The saga of teacher Anne Thompson is coming to an end.  She will be leaving Chapel Hill-Carrboro City Schools in a few weeks, several months shy of her planned retirement.  

If you’ve followed her saga, you know Thompson is not ending her career where she spent much of it, having been involuntarily transferred from Chapel Hill High School to Carrboro High School in time for the beginning of this school year.  She fought the transfer, along with colleague Bert Wartski, all the way to the courthouse and lost.  

I heard from Ms. Thompson’s attorney, Trey Tanner, since I posted this who offered the following clarification:  “Ms. Thompson actually did not fight the transfer all the way to the courthouse and lose … she fought the transfer into the courhouse, had an unfavorable ruling at a preliminary stage and then dismissed her appeal, essentially withdrawing it from court before it was ever heard … in other words, it was more of a forfeit than a loss.

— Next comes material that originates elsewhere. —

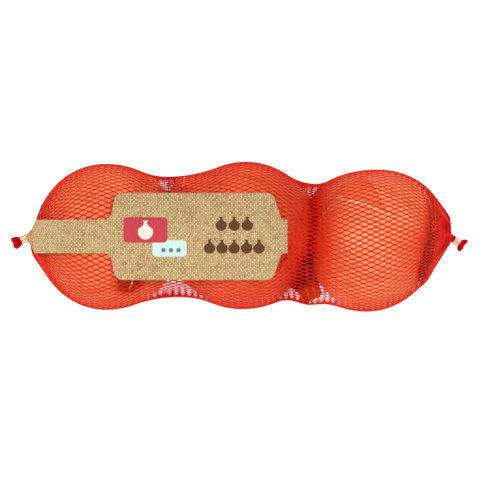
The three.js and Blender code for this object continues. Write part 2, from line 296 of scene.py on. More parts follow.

1. Superintendent Forcella decided to invluntarily transfer [sic] –the decision was appealed to the School Board
2. The School Board upheld the decision of the Superintendent –this decision was appealed by Petition to the Superior Court
3. A Motion to Stay the transfer was filed to keep Ms. Thompson and Mr. Wartski at CHHS while the appeal was pending … there was a hearing on this Motion but it was not a hearing on the appeal itself
4. The Motion to Stay was denied –this was not a decision on the merits of the appeal itself and the fact that the Motion was denied has no impact on the ultimate determination of the appeal
5. Ms. Thompson elected to withdraw her appeal –thus the merits of the appeal were never heard

The point of this column is not to again question the transfer, nor to again wonder why so little has been heard from the administration or the elected members of the school board, but to look at what happened to a long-serving and, by all accounts, dedicated teacher during her last year in the classroom.  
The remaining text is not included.